As I said I think the ubiquitous use by advertisers to sell us the carnal and exotic became demeaning – divorced the fury from the funk and rendered it solid – commodified through hot pants, knee socks and bubble blowing girls – forgetting the struggles that funk had endured. Rendered in vibrant colours to represent that 70s swing – they were burning records back then – they were burning lots of things back then – including the cross. And now it’s a photoshopped urban image with a day-glo vibe shifting tunes that spoke volumes about circumstance and opportunity. Check the Chi-Lites For God's Sake Give More Power To The People for want of anthem about being oppressed and depressed. But those off the peg fancy dress – let’s ridicule a style – appropriate the hate and laugh at the threads of sub cultures fighting for a corner kind of made me wary of the whole thang. Whilst Tarantino told us how hip he was in his blatant ripping off of film making by directors who were never given a chance with mainstream audiences.

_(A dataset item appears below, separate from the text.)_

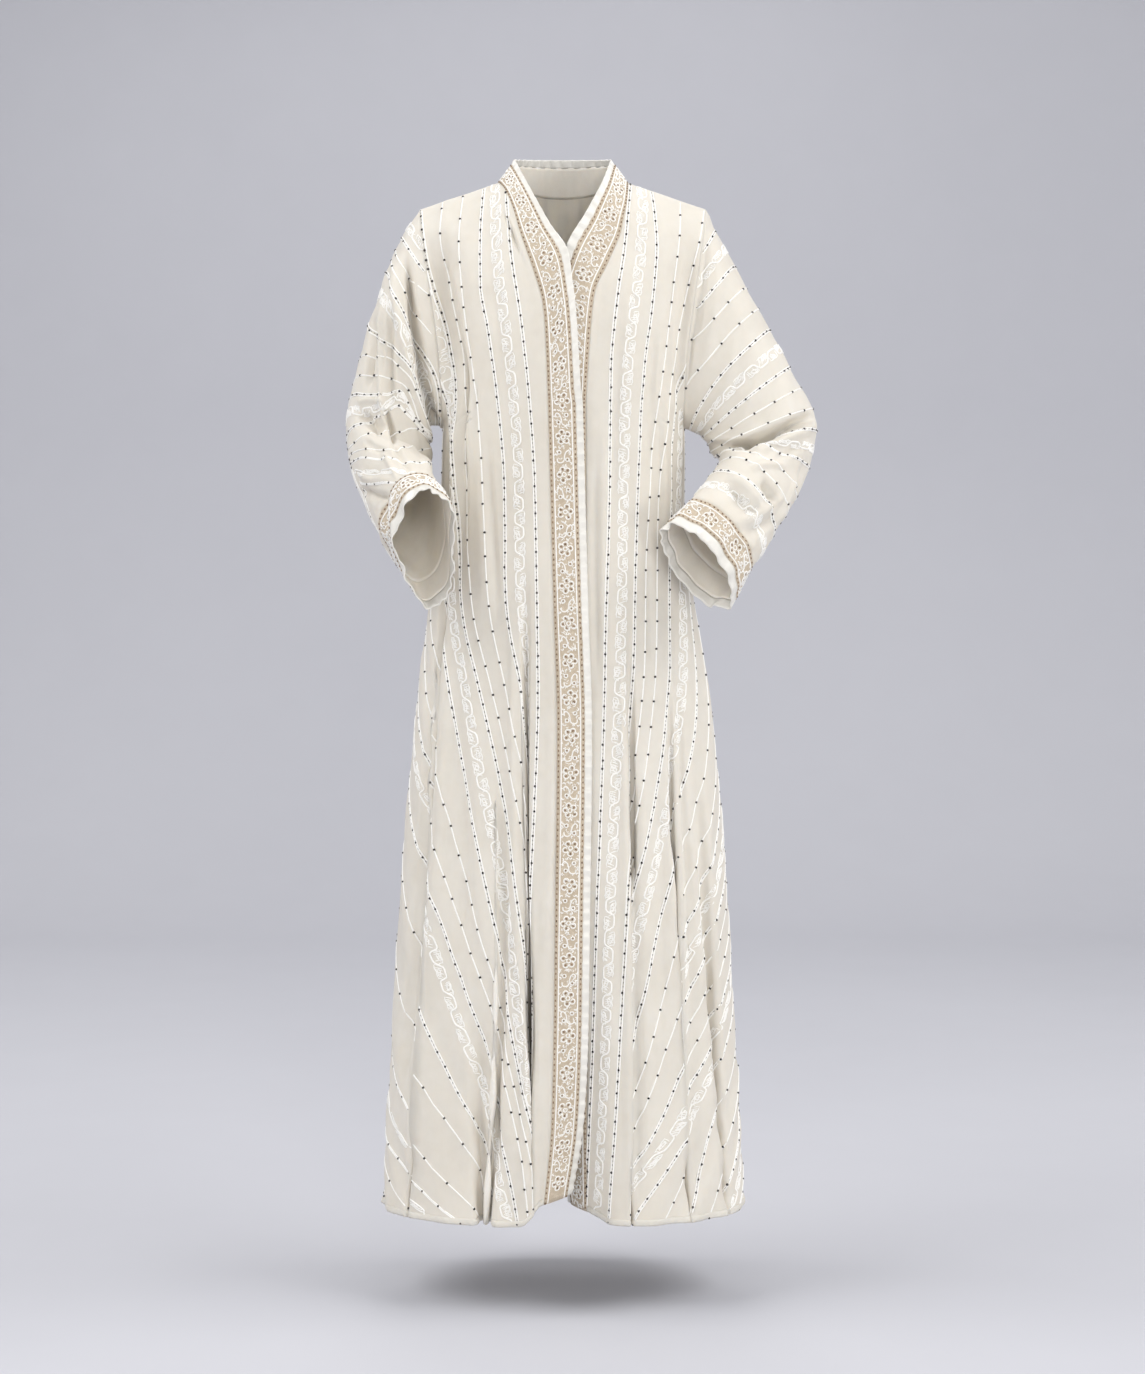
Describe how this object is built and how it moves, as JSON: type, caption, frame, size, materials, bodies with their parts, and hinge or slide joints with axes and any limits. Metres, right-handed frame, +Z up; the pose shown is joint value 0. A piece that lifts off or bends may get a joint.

Somewhere in all of that – I stopped listening and starting skipping the tunes.

It is not funk’s fault that it got sold out. I should stop being embarrassed and remember to listen more because when the bass and guitar and breaks connect – it makes me want to dance. And I have always loved dancing – you can’t do that to Brian Eno’s Music for Airports – you can do it to The Meters.